> [Problem description]: Every line below should be repeated exactly.

> [Dataset section]:

[START]

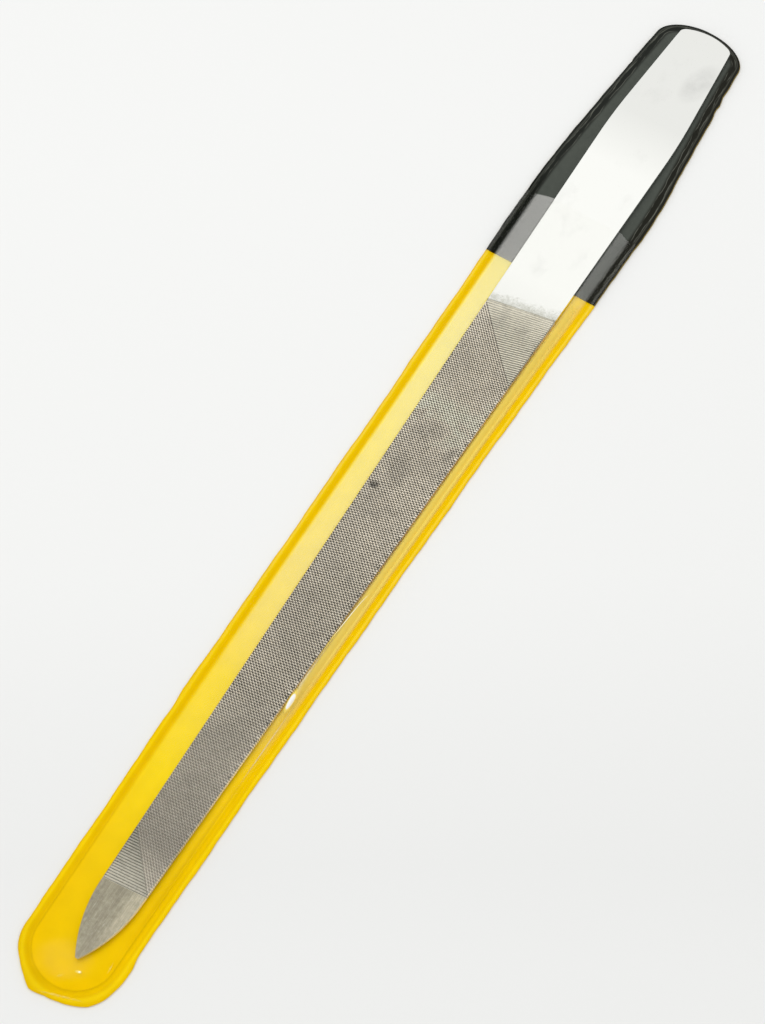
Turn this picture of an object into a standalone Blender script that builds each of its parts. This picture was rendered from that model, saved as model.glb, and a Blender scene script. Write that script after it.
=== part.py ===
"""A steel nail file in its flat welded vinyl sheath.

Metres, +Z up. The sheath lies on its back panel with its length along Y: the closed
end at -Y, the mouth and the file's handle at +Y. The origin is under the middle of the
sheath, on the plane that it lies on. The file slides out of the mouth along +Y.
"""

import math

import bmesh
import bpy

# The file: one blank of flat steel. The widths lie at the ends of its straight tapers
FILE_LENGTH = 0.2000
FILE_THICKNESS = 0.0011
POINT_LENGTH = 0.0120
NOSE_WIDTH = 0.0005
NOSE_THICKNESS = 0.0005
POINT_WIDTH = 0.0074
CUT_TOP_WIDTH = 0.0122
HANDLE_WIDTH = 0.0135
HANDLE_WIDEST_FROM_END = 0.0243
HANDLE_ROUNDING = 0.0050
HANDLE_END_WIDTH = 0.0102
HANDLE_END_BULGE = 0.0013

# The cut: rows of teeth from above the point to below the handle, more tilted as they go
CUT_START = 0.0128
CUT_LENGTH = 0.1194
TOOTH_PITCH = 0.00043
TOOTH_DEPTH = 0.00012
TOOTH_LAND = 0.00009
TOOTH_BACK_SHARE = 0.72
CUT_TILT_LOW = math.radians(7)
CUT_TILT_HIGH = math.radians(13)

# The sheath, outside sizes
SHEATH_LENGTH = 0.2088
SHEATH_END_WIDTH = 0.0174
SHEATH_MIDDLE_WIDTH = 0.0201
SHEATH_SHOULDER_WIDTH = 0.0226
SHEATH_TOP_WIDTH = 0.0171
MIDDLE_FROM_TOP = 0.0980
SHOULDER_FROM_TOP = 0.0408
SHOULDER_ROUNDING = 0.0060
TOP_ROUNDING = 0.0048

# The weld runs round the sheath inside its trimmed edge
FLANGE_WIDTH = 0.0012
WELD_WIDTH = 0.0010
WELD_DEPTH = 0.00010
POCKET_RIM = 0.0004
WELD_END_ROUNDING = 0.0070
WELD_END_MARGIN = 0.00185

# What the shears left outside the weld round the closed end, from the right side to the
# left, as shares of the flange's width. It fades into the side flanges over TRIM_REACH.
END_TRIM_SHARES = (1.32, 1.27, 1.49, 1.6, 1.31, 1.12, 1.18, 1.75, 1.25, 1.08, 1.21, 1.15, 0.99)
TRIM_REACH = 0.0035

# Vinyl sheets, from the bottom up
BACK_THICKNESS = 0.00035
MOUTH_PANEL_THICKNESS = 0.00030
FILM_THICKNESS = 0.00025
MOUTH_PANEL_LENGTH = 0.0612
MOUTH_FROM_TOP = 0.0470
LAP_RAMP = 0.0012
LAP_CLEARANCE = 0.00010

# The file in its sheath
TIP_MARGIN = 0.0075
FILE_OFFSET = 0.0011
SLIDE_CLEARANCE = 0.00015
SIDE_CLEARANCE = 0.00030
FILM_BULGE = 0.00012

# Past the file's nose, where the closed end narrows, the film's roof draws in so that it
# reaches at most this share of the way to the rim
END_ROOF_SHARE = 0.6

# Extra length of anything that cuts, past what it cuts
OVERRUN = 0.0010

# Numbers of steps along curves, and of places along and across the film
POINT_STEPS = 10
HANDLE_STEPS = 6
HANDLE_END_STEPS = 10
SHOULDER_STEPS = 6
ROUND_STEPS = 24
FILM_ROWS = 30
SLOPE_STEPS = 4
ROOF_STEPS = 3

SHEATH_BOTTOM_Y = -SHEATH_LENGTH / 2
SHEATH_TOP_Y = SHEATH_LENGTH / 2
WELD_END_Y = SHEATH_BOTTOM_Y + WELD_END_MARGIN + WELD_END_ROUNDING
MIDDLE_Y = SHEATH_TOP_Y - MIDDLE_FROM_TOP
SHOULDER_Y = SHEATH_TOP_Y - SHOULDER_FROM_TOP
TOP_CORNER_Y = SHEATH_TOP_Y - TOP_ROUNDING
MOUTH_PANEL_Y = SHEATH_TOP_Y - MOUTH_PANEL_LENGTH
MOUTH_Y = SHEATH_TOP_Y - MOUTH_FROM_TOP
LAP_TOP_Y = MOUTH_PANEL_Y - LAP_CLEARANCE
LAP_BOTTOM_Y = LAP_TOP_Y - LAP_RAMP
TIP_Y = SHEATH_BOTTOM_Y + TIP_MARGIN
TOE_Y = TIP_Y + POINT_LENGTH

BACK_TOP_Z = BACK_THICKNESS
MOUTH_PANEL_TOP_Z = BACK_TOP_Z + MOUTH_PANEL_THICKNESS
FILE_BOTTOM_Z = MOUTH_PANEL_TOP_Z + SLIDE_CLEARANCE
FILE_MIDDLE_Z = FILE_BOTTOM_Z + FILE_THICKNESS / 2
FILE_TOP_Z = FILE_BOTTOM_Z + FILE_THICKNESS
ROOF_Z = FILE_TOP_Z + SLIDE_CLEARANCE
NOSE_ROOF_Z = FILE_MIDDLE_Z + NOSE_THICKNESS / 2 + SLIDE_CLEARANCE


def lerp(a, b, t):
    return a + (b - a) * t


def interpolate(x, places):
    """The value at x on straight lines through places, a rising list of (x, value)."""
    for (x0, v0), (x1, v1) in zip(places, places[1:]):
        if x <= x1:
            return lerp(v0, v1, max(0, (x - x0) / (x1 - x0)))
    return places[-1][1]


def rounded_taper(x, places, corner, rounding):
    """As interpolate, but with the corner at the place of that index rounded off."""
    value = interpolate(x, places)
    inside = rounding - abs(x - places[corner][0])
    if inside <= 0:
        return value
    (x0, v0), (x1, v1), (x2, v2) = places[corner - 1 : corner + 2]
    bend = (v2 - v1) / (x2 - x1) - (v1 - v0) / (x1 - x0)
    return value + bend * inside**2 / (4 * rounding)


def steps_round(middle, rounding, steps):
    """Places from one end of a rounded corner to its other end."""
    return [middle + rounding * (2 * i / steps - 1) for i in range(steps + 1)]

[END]

> [Task answer]:
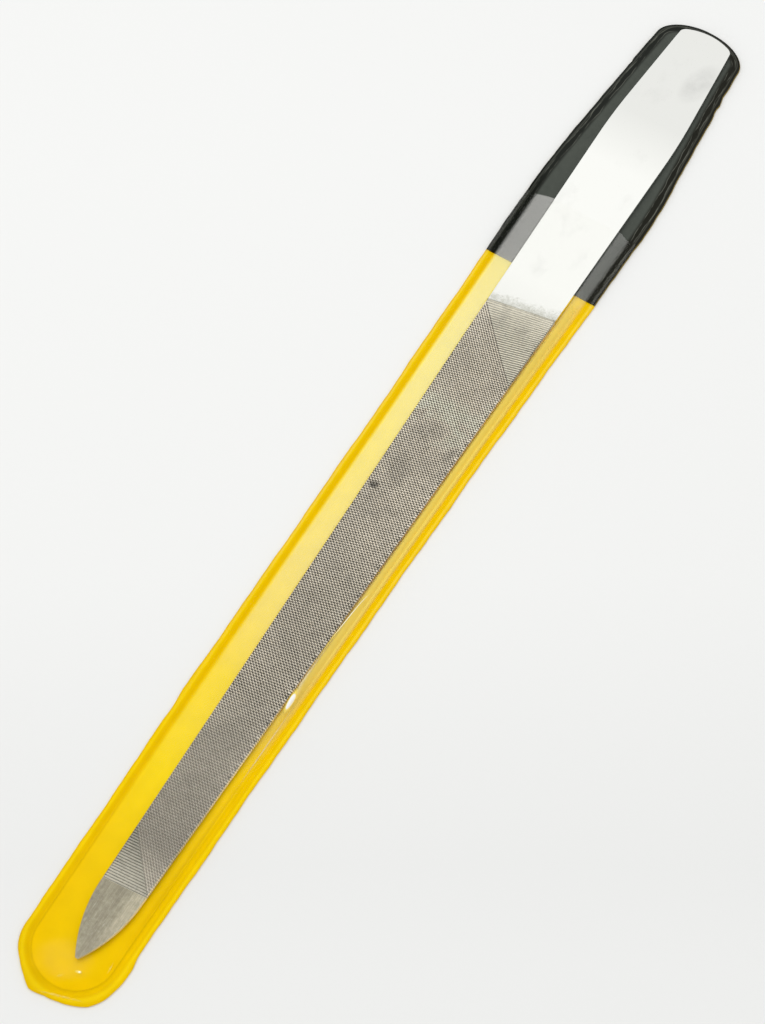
Turn this picture of an object into a standalone Blender script that builds each of its parts. This picture was rendered from that model, saved as model.glb, and a Blender scene script. Write that script after it.
=== part.py ===
"""A steel nail file in its flat welded vinyl sheath.

Metres, +Z up. The sheath lies on its back panel with its length along Y: the closed
end at -Y, the mouth and the file's handle at +Y. The origin is under the middle of the
sheath, on the plane that it lies on. The file slides out of the mouth along +Y.
"""

import math

import bmesh
import bpy

# The file: one blank of flat steel. The widths lie at the ends of its straight tapers
FILE_LENGTH = 0.2000
FILE_THICKNESS = 0.0011
POINT_LENGTH = 0.0120
NOSE_WIDTH = 0.0005
NOSE_THICKNESS = 0.0005
POINT_WIDTH = 0.0074
CUT_TOP_WIDTH = 0.0122
HANDLE_WIDTH = 0.0135
HANDLE_WIDEST_FROM_END = 0.0243
HANDLE_ROUNDING = 0.0050
HANDLE_END_WIDTH = 0.0102
HANDLE_END_BULGE = 0.0013

# The cut: rows of teeth from above the point to below the handle, more tilted as they go
CUT_START = 0.0128
CUT_LENGTH = 0.1194
TOOTH_PITCH = 0.00043
TOOTH_DEPTH = 0.00012
TOOTH_LAND = 0.00009
TOOTH_BACK_SHARE = 0.72
CUT_TILT_LOW = math.radians(7)
CUT_TILT_HIGH = math.radians(13)

# The sheath, outside sizes
SHEATH_LENGTH = 0.2088
SHEATH_END_WIDTH = 0.0174
SHEATH_MIDDLE_WIDTH = 0.0201
SHEATH_SHOULDER_WIDTH = 0.0226
SHEATH_TOP_WIDTH = 0.0171
MIDDLE_FROM_TOP = 0.0980
SHOULDER_FROM_TOP = 0.0408
SHOULDER_ROUNDING = 0.0060
TOP_ROUNDING = 0.0048

# The weld runs round the sheath inside its trimmed edge
FLANGE_WIDTH = 0.0012
WELD_WIDTH = 0.0010
WELD_DEPTH = 0.00010
POCKET_RIM = 0.0004
WELD_END_ROUNDING = 0.0070
WELD_END_MARGIN = 0.00185

# What the shears left outside the weld round the closed end, from the right side to the
# left, as shares of the flange's width. It fades into the side flanges over TRIM_REACH.
END_TRIM_SHARES = (1.32, 1.27, 1.49, 1.6, 1.31, 1.12, 1.18, 1.75, 1.25, 1.08, 1.21, 1.15, 0.99)
TRIM_REACH = 0.0035

# Vinyl sheets, from the bottom up
BACK_THICKNESS = 0.00035
MOUTH_PANEL_THICKNESS = 0.00030
FILM_THICKNESS = 0.00025
MOUTH_PANEL_LENGTH = 0.0612
MOUTH_FROM_TOP = 0.0470
LAP_RAMP = 0.0012
LAP_CLEARANCE = 0.00010

# The file in its sheath
TIP_MARGIN = 0.0075
FILE_OFFSET = 0.0011
SLIDE_CLEARANCE = 0.00015
SIDE_CLEARANCE = 0.00030
FILM_BULGE = 0.00012

# Past the file's nose, where the closed end narrows, the film's roof draws in so that it
# reaches at most this share of the way to the rim
END_ROOF_SHARE = 0.6

# Extra length of anything that cuts, past what it cuts
OVERRUN = 0.0010

# Numbers of steps along curves, and of places along and across the film
POINT_STEPS = 10
HANDLE_STEPS = 6
HANDLE_END_STEPS = 10
SHOULDER_STEPS = 6
ROUND_STEPS = 24
FILM_ROWS = 30
SLOPE_STEPS = 4
ROOF_STEPS = 3

SHEATH_BOTTOM_Y = -SHEATH_LENGTH / 2
SHEATH_TOP_Y = SHEATH_LENGTH / 2
WELD_END_Y = SHEATH_BOTTOM_Y + WELD_END_MARGIN + WELD_END_ROUNDING
MIDDLE_Y = SHEATH_TOP_Y - MIDDLE_FROM_TOP
SHOULDER_Y = SHEATH_TOP_Y - SHOULDER_FROM_TOP
TOP_CORNER_Y = SHEATH_TOP_Y - TOP_ROUNDING
MOUTH_PANEL_Y = SHEATH_TOP_Y - MOUTH_PANEL_LENGTH
MOUTH_Y = SHEATH_TOP_Y - MOUTH_FROM_TOP
LAP_TOP_Y = MOUTH_PANEL_Y - LAP_CLEARANCE
LAP_BOTTOM_Y = LAP_TOP_Y - LAP_RAMP
TIP_Y = SHEATH_BOTTOM_Y + TIP_MARGIN
TOE_Y = TIP_Y + POINT_LENGTH

BACK_TOP_Z = BACK_THICKNESS
MOUTH_PANEL_TOP_Z = BACK_TOP_Z + MOUTH_PANEL_THICKNESS
FILE_BOTTOM_Z = MOUTH_PANEL_TOP_Z + SLIDE_CLEARANCE
FILE_MIDDLE_Z = FILE_BOTTOM_Z + FILE_THICKNESS / 2
FILE_TOP_Z = FILE_BOTTOM_Z + FILE_THICKNESS
ROOF_Z = FILE_TOP_Z + SLIDE_CLEARANCE
NOSE_ROOF_Z = FILE_MIDDLE_Z + NOSE_THICKNESS / 2 + SLIDE_CLEARANCE


def lerp(a, b, t):
    return a + (b - a) * t


def interpolate(x, places):
    """The value at x on straight lines through places, a rising list of (x, value)."""
    for (x0, v0), (x1, v1) in zip(places, places[1:]):
        if x <= x1:
            return lerp(v0, v1, max(0, (x - x0) / (x1 - x0)))
    return places[-1][1]


def rounded_taper(x, places, corner, rounding):
    """As interpolate, but with the corner at the place of that index rounded off."""
    value = interpolate(x, places)
    inside = rounding - abs(x - places[corner][0])
    if inside <= 0:
        return value
    (x0, v0), (x1, v1), (x2, v2) = places[corner - 1 : corner + 2]
    bend = (v2 - v1) / (x2 - x1) - (v1 - v0) / (x1 - x0)
    return value + bend * inside**2 / (4 * rounding)


def steps_round(middle, rounding, steps):
    """Places from one end of a rounded corner to its other end."""
    return [middle + rounding * (2 * i / steps - 1) for i in range(steps + 1)]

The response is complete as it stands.